Argue that the sequence converges

Question

Let $$a_n=n^2\cos(1/n)-n^2$$ Show that the sequence converges.

Now, I know how to use the formal definition of convergence but I am looking for simpler methods (i.e the tests for series). I found it to converge to $-1/2$ but I need some method to show that it actually converges. Same problem applies to the sequence (not series) $$\frac{n^3}{n^2}-\frac{n^3}{(n+1)^2} $$

I know the process of finding the value as $n$ shoots off to infinity for this sequence would just be write it all under 1 fraction and divide by the biggest power of $n$. But I run into the same problem of how to argue that it does indeed converge.

Answer 1

Hint: $a_n=n^2\cos(1/n)-n^2 = -n^2 2\sin^2 \frac{1}{2n}\to -\frac{1}{2}, n \to \infty$

Answer 2

They are not similar problems. For $$ \frac{n^3}{n^2}-\frac{n^3}{(n+1)^2}, $$ you just do a tiny bit of elementary manipulation to write it as $$ \frac{n(n+1)^2-n^3}{(n+1)^2}=\frac{2n^2+n}{(n+1)^2}=\frac{2+1/n}{(1+1/n)^2}\xrightarrow[n\to\infty]{}2 $$

For the cosine, you need to use some property specific to the cosine.

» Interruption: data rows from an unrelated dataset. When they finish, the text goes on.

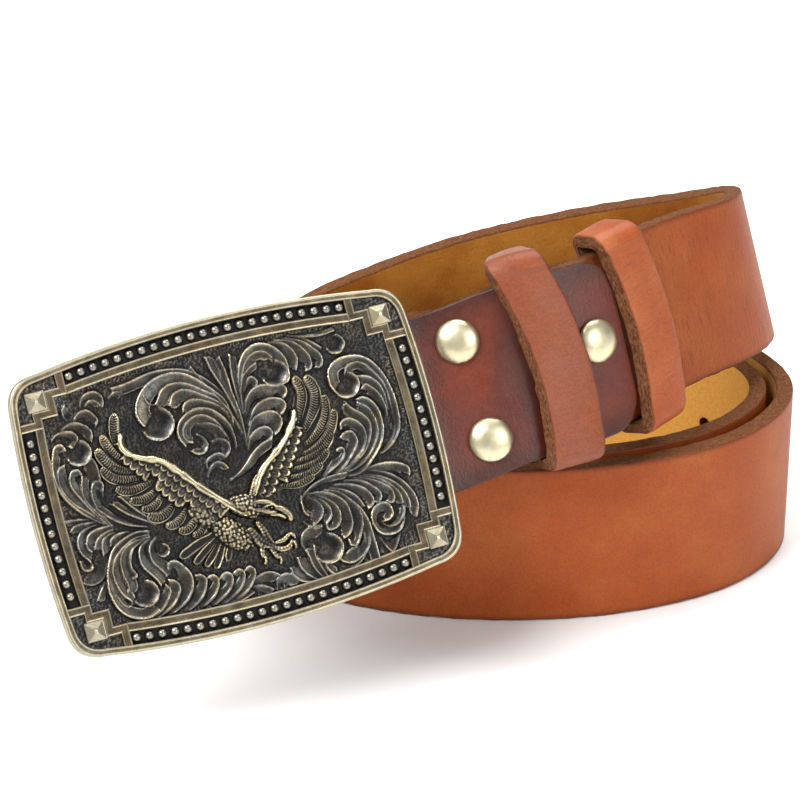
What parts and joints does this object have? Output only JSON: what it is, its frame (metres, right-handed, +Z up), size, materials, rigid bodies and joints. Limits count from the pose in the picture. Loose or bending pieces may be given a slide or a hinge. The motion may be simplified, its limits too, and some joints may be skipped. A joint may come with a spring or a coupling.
{
  "type": "western belt",
  "caption": "Coiled leather western belt with a cast rectangular plate buckle in raised eagle and scroll relief, a riveted tab and leather keeper loops.",
  "frame": {"origin": "under the middle of the whole belt's bounding box, on the surface that the coil stands on", "axes": "+Z up, square to the surface; +Y away from the viewer, from the buckle side to the back of the coil; +X to the viewer's right, along the belt's longest extent"},
  "size_m": [0.1678, 0.1408, 0.0877],
  "materials": {
    "strap_leather": "satin",
    "tab_leather": "satin",
    "keeper_front_leather": "satin",
    "keeper_rear_leather": "satin",
    "rivet_brass": "polished",
    "antique_brass": "satin"
  },
  "bodies": {
    "root": {"strap": "strap_leather", "buckle_tab": "tab_leather", "keeper_front": "keeper_front_leather", "keeper_rear": "keeper_rear_leather", "rivet_upper": "rivet_brass", "rivet_lower": "rivet_brass", "rivet_rear": "rivet_brass", "buckle": "antique_brass"}
  },
  "joints": []
}
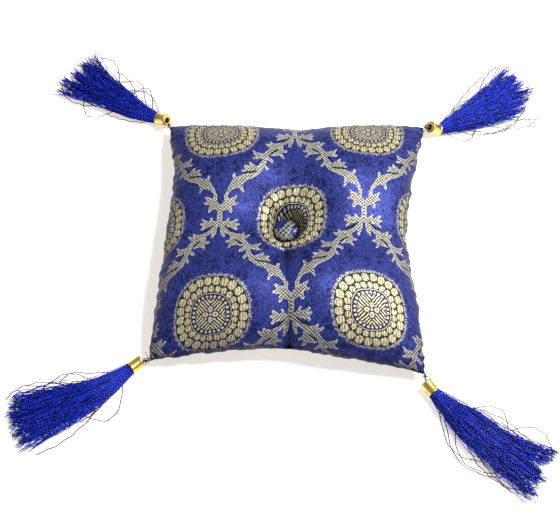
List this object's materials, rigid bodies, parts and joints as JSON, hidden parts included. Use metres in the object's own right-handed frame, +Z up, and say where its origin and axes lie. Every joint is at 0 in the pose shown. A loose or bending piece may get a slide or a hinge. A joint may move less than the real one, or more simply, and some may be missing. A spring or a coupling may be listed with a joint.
{
  "type": "tasselled cushion",
  "caption": "Small square filled cushion of woven brocade with a sunk covered button, its sides drawn in between pointed corners, each with a tied-on tassel in a metal cap.",
  "frame": {"origin": "on the surface that the cushion lies on, in the middle of the footprint of the cushion and its tassels", "axes": "+Z up through the cushion's thickness, +X to the right along the front side, +Y to the back side"},
  "size_m": [0.3859, 0.3645, 0.0469],
  "materials": {
    "brocade": "silky woven brocade, royal blue ground with dull gold medallions and leafy trellis",
    "tassel_thread": "glossy royal blue viscose thread",
    "cap_metal": "bright gold-coloured plated metal",
    "tie_thread": "dark blue sewing thread"
  },
  "bodies": {
    "root": {"cushion_body": "brocade", "button": "brocade", "cap_front_left": "cap_metal", "cap_front_right": "cap_metal", "cap_back_left": "cap_metal", "cap_back_right": "cap_metal", "skirt_front_left": "tassel_thread", "skirt_front_right": "tassel_thread", "skirt_back_left": "tassel_thread", "skirt_back_right": "tassel_thread", "tie_front_left": "tie_thread", "tie_front_right": "tie_thread", "tie_back_left": "tie_thread", "tie_back_right": "tie_thread"}
  },
  "joints": []
}
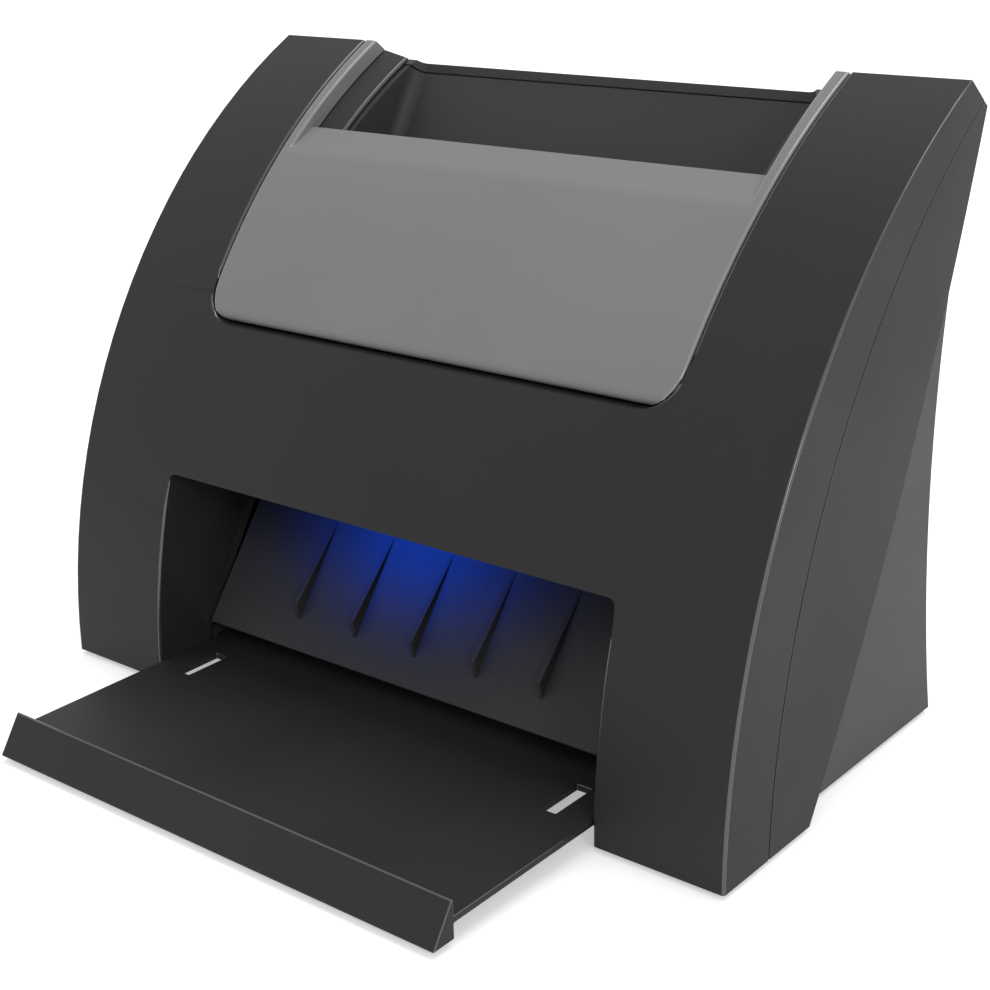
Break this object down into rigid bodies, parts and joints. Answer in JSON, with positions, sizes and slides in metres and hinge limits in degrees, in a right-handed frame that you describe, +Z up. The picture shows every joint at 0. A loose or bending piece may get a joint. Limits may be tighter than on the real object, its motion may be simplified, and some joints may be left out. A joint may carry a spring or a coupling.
{
  "type": "card scanner",
  "caption": "Desktop card scanner with a curved black housing, a top hopper behind a grey access door, a ribbed exit ramp lit in blue and a thin sliding exit tray.",
  "frame": {"origin": "centre of the bounding box on the surface that the rubber feet stand on, with the exit tray pulled out", "axes": "+X across the machine to the right as seen from the front, +Y rearward, +Z up"},
  "size_m": [0.165, 0.1284, 0.1248],
  "materials": {
    "black_plastic": "fine moulded texture",
    "grey_black_plastic": "fine moulded texture",
    "base_plastic": "plain moulded",
    "grey_plastic": "fine moulded texture",
    "sensor_plastic": "plain moulded",
    "sensor_glass": "polished",
    "rubber": "matt",
    "roller_plastic": "plain moulded",
    "steel": "bright zinc",
    "frame_metal": "galvanised sheet",
    "brass": "machined",
    "gear_plastic": "natural acetal",
    "lamp_blue": "clear blue lens",
    "board_green": "solder mask",
    "chip_black": "moulded epoxy"
  },
  "bodies": {
    "chassis": {"front_shell": "black_plastic", "rear_housing": "grey_black_plastic", "bottom_cover": "base_plastic", "rubber_foot_1": "rubber", "rubber_foot_2": "rubber", "rubber_foot_3": "rubber", "rubber_foot_4": "rubber", "case_screw_1": "steel", "case_screw_2": "steel", "case_screw_3": "steel", "case_screw_4": "steel", "frame_screw_1": "steel", "frame_screw_2": "steel", "frame_screw_3": "steel", "frame_screw_4": "steel", "hopper_liner": "black_plastic", "rear_guide_plate": "black_plastic", "lower_front_guide": "black_plastic", "rear_sensor_bar": "sensor_plastic", "rear_sensor_glass": "sensor_glass", "front_sensor_bar": "sensor_plastic", "front_sensor_glass": "sensor_glass", "exit_ramp": "black_plastic", "left_side_frame": "frame_metal", "right_side_frame": "frame_metal", "shaft_bush_1": "brass", "shaft_bush_2": "brass", "shaft_bush_3": "brass", "shaft_bush_4": "brass", "idler_pin": "steel", "drive_motor": "steel", "tray_rail_left": "base_plastic", "tray_rail_right": "base_plastic", "lamp_lens": "lamp_blue", "lamp_board": "board_green", "main_board": "board_green", "processor": "chip_black", "capacitor_1": "chip_black", "capacitor_2": "chip_black", "usb_socket": "steel", "power_jack": "chip_black", "door_hinge_pin_1": "steel", "door_hinge_pin_2": "steel"},
    "door": {"access_door": "grey_plastic", "door_guide": "black_plastic"},
    "door_pinch": {"door_pinch_roller": "roller_plastic"},
    "tray": {"exit_tray": "black_plastic"},
    "feed_roller": {"feed_roller_shaft": "steel", "feed_tyre_1": "rubber", "feed_tyre_2": "rubber", "feed_gear": "gear_plastic"},
    "exit_roller": {"exit_roller_shaft": "steel", "exit_tyre_1": "rubber", "exit_tyre_2": "rubber", "exit_gear": "gear_plastic"},
    "idler": {"idler_gear": "gear_plastic"},
    "pinion": {"motor_pinion": "brass"},
    "exit_pinch": {"exit_pinch_roller": "roller_plastic"}
  },
  "joints": [
    {"name": "door_hinge", "type": "hinge", "parent": "chassis", "child": "door", "pos_m": [0, 0.00534, 0.0823], "axis": [1, 0, 0], "range_deg": [0, 60]},
    {"name": "door_pinch_spin", "type": "hinge", "parent": "door", "child": "door_pinch", "pos_m": [0, 0.03621, 0.09059], "axis": [1, 0, 0], "continuous": true},
    {"name": "tray_slide", "type": "slide", "parent": "chassis", "child": "tray", "axis": [0, 1, 0], "range_m": [0, 0.036]},
    {"name": "feed_spin", "type": "hinge", "parent": "chassis", "child": "feed_roller", "pos_m": [0, 0.0455, 0.08498], "axis": [1, 0, 0], "continuous": true},
    {"name": "exit_spin", "type": "hinge", "parent": "chassis", "child": "exit_roller", "pos_m": [0, 0.02067, 0.0439], "axis": [1, 0, 0], "continuous": true},
    {"name": "idler_spin", "type": "hinge", "parent": "chassis", "child": "idler", "pos_m": [0, 0.03308, 0.06444], "axis": [1, 0, 0], "continuous": true},
    {"name": "pinion_spin", "type": "hinge", "parent": "chassis", "child": "pinion", "pos_m": [0, 0.03957, 0.04446], "axis": [1, 0, 0], "continuous": true},
    {"name": "exit_pinch_spin", "type": "hinge", "parent": "chassis", "child": "exit_pinch", "pos_m": [0, 0.01138, 0.04951], "axis": [1, 0, 0], "continuous": true}
  ],
  "couplings": [
    {"joint": "idler_spin", "follows": "feed_spin", "ratio": -0.5},
    {"joint": "exit_spin", "follows": "feed_spin", "ratio": 1},
    {"joint": "pinion_spin", "follows": "feed_spin", "ratio": 1.6},
    {"joint": "exit_pinch_spin", "follows": "feed_spin", "ratio": -1.3333}
  ]
}
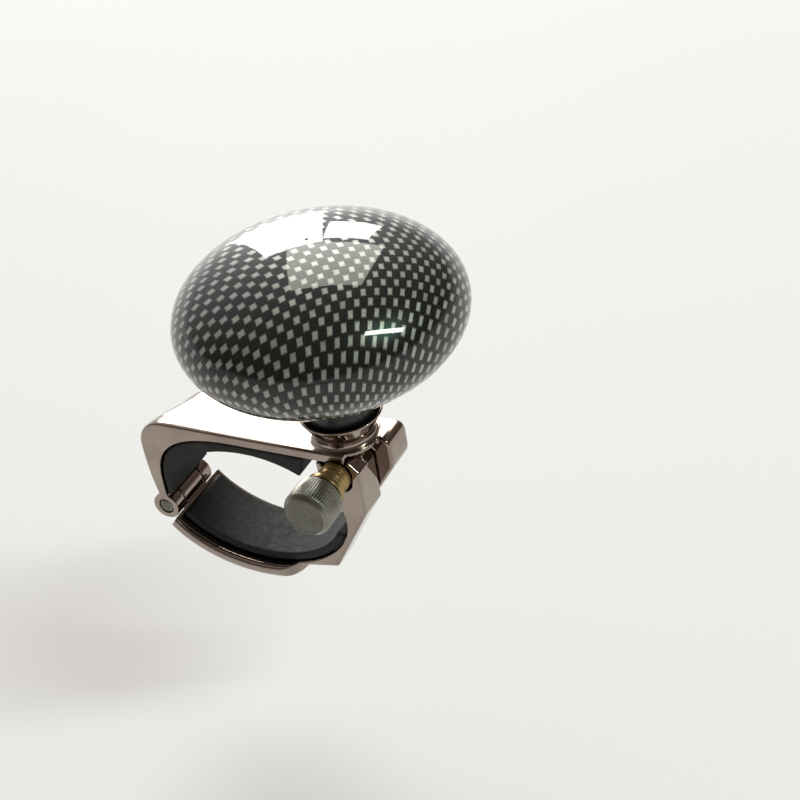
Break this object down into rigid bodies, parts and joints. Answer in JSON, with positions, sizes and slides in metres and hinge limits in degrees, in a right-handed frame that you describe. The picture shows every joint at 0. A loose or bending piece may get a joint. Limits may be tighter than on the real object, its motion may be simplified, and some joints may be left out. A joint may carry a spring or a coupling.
{
  "type": "steering wheel spinner knob",
  "caption": "Flattened ball knob on a bearing and collar, carried by a hinged rim clamp that a knurled thumb screw closes.",
  "frame": {"origin": "centre of the clamp's passage for the steering wheel rim", "axes": "+X across the rim towards the wheel's centre, +Y along the rim, +Z along the knob's axis away from the rim"},
  "size_m": [0.0739, 0.0558, 0.0771],
  "materials": {
    "chrome": "polished chrome plate",
    "satin_steel": "satin turned steel",
    "bearing_steel": "ground steel",
    "brass": "turned brass",
    "carbon_print": "printed weave under clear lacquer",
    "black_plastic": "glossy moulded plastic",
    "nylon": "moulded nylon",
    "rubber": "matte moulded rubber"
  },
  "bodies": {
    "clamp": {"upper_bracket": "chrome", "hinge_pin": "satin_steel", "upper_liner": "rubber", "spindle": "bearing_steel", "bearing_spacer": "satin_steel", "bearing_inner_race": "bearing_steel", "spindle_washer": "satin_steel", "spindle_nut": "satin_steel"},
    "knob": {"knob_dome": "carbon_print", "knob_base": "black_plastic", "bearing_outer_race": "bearing_steel", "bearing_circlip": "bearing_steel"},
    "ball_train": {"bearing_cage": "nylon", "bearing_ball_1": "bearing_steel", "bearing_ball_2": "bearing_steel", "bearing_ball_3": "bearing_steel", "bearing_ball_4": "bearing_steel", "bearing_ball_5": "bearing_steel", "bearing_ball_6": "bearing_steel", "bearing_ball_7": "bearing_steel"},
    "jaw": {"lower_jaw": "chrome", "lower_liner": "rubber"},
    "bush": {"brass_bush": "brass"},
    "thumb_screw": {"thumb_head": "satin_steel", "clamp_screw": "bearing_steel"}
  },
  "joints": [
    {"name": "knob_spin", "type": "hinge", "parent": "clamp", "child": "knob", "pos_m": [0.0206, 0, 0.0451], "axis": [0, 0, 1], "continuous": true},
    {"name": "ball_train_spin", "type": "hinge", "parent": "clamp", "child": "ball_train", "pos_m": [0.0206, 0, 0.0251], "axis": [0, 0, 1], "continuous": true},
    {"name": "jaw_swing", "type": "hinge", "parent": "clamp", "child": "jaw", "pos_m": [-0.0223, 0, -0.0056], "axis": [0, 1, 0], "range_deg": [0, 75]},
    {"name": "screw_travel", "type": "slide", "parent": "clamp", "child": "bush", "axis": [0, -1, 0], "range_m": [0, 0.0028]},
    {"name": "screw_turn", "type": "hinge", "parent": "bush", "child": "thumb_screw", "pos_m": [0.0216, -0.0135, 0.0121], "axis": [0, -1, 0], "range_deg": [0, 1440]}
  ],
  "couplings": [
    {"joint": "ball_train_spin", "follows": "knob_spin", "ratio": 0.62667},
    {"joint": "screw_turn", "follows": "screw_travel", "rad_per_m": 8976}
  ]
}
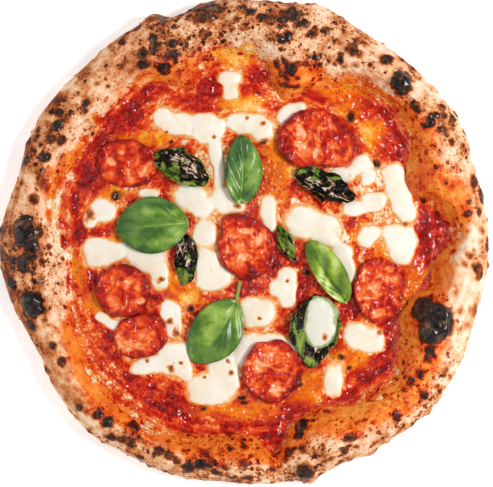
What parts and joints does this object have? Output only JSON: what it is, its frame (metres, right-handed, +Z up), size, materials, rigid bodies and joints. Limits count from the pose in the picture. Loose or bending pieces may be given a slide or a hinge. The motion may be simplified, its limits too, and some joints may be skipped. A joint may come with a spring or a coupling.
{
  "type": "nduja pizza",
  "caption": "Round wood-fired pizza with a puffed charred rim, tomato sauce, melted mozzarella, soft spiced sausage slices, fresh basil leaves and baked basil.",
  "frame": {"origin": "centre of the flat underside", "axes": "+Z up, out of the toppings; +Y towards the far side of the pizza as pictured, +X to the right"},
  "size_m": [0.3054, 0.3039, 0.0289],
  "materials": {
    "baked_dough": "matte, floury, with charred spots",
    "tomato_sauce": "wet and oily",
    "mozzarella": "soft satin",
    "nduja": "oily",
    "fresh_basil": "satin leaf",
    "baked_basil": "dark, oily"
  },
  "bodies": {
    "root": {"crust": "baked_dough", "tomato_sauce": "tomato_sauce", "mozzarella_01": "mozzarella", "mozzarella_02": "mozzarella", "mozzarella_03": "mozzarella", "mozzarella_04": "mozzarella", "mozzarella_05": "mozzarella", "mozzarella_06": "mozzarella", "mozzarella_07": "mozzarella", "mozzarella_08": "mozzarella", "mozzarella_09": "mozzarella", "mozzarella_10": "mozzarella", "mozzarella_11": "mozzarella", "mozzarella_12": "mozzarella", "mozzarella_13": "mozzarella", "mozzarella_14": "mozzarella", "mozzarella_15": "mozzarella", "mozzarella_16": "mozzarella", "mozzarella_17": "mozzarella", "mozzarella_18": "mozzarella", "mozzarella_19": "mozzarella", "mozzarella_20": "mozzarella", "mozzarella_21": "mozzarella", "mozzarella_22": "mozzarella", "mozzarella_23": "mozzarella", "mozzarella_24": "mozzarella", "mozzarella_25": "mozzarella", "mozzarella_26": "mozzarella", "mozzarella_27": "mozzarella", "mozzarella_28": "mozzarella", "mozzarella_29": "mozzarella", "mozzarella_30": "mozzarella", "mozzarella_31": "mozzarella", "mozzarella_in_leaf": "mozzarella", "nduja_slice_1": "nduja", "nduja_slice_2": "nduja", "nduja_slice_3": "nduja", "nduja_slice_4": "nduja", "nduja_slice_5": "nduja", "nduja_slice_6": "nduja", "nduja_slice_7": "nduja", "basil_leaf_1": "fresh_basil", "basil_leaf_2": "fresh_basil", "basil_leaf_3": "fresh_basil", "basil_leaf_4": "fresh_basil", "wilted_basil_1": "baked_basil", "wilted_basil_2": "baked_basil", "wilted_basil_3": "baked_basil", "wilted_basil_4": "baked_basil", "wilted_basil_5": "baked_basil"}
  },
  "joints": []
}
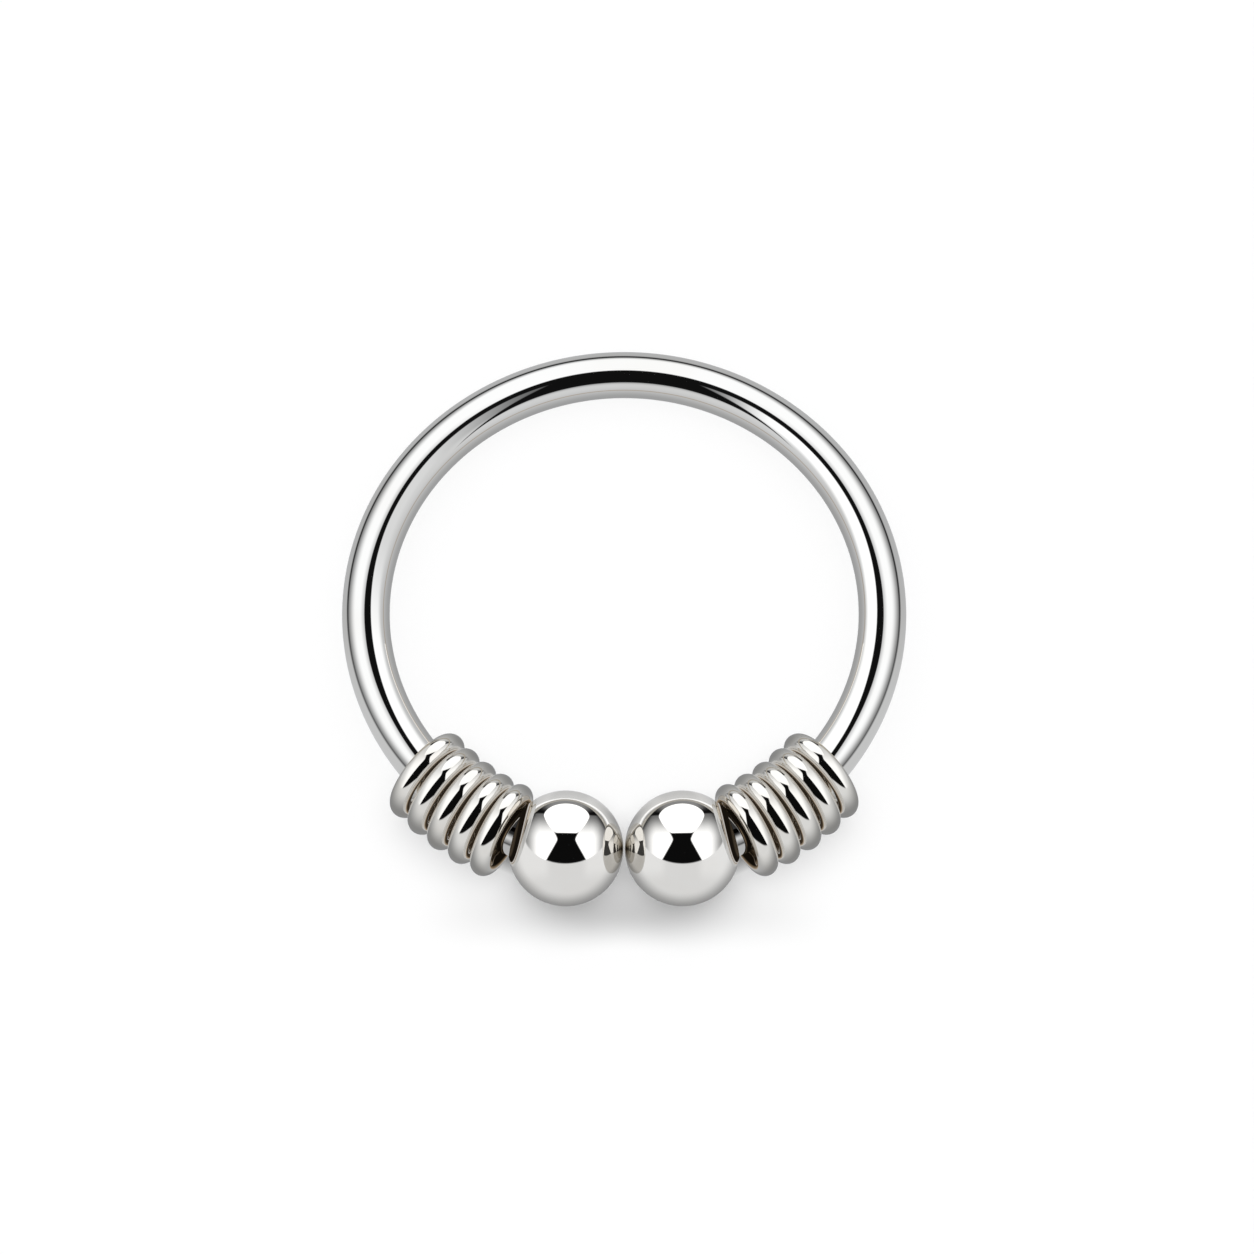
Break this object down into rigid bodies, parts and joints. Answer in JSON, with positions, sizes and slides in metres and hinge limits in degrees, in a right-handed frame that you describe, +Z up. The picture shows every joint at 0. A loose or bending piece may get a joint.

If you know that $\cos(t)=1-\frac{t^2}2+o(t^4)$, you get $$ n^2\cos\frac1n-n^2=\frac12+o(\frac1{n^2})\xrightarrow[n\to\infty]{}0. $$ If for instance you know that $\lim_{t\to0}\frac{\sin t}t=1$, you can do, from $\cos^2t-1=(\cos t -1)(\cos t+1)$, $$ \cos t -1 =\frac{\cos^2t-1}{\cos t+1}=-\frac{\sin^2t}{\cos t+1}. $$ Then \begin{align} n^2\cos\frac1n-n^2&=n^2(\cos\frac1n-1)=-n^2\,\frac{\sin^2\frac1n}{\cos\frac1n+1}\\[0.3cm] &=-\frac1{\cos\frac1n+1}\,\Bigg(\frac{\sin\frac1n}{\frac1n}\Bigg)^2\xrightarrow[n\to\infty]{}-\frac12\times1=-\frac12. \end{align}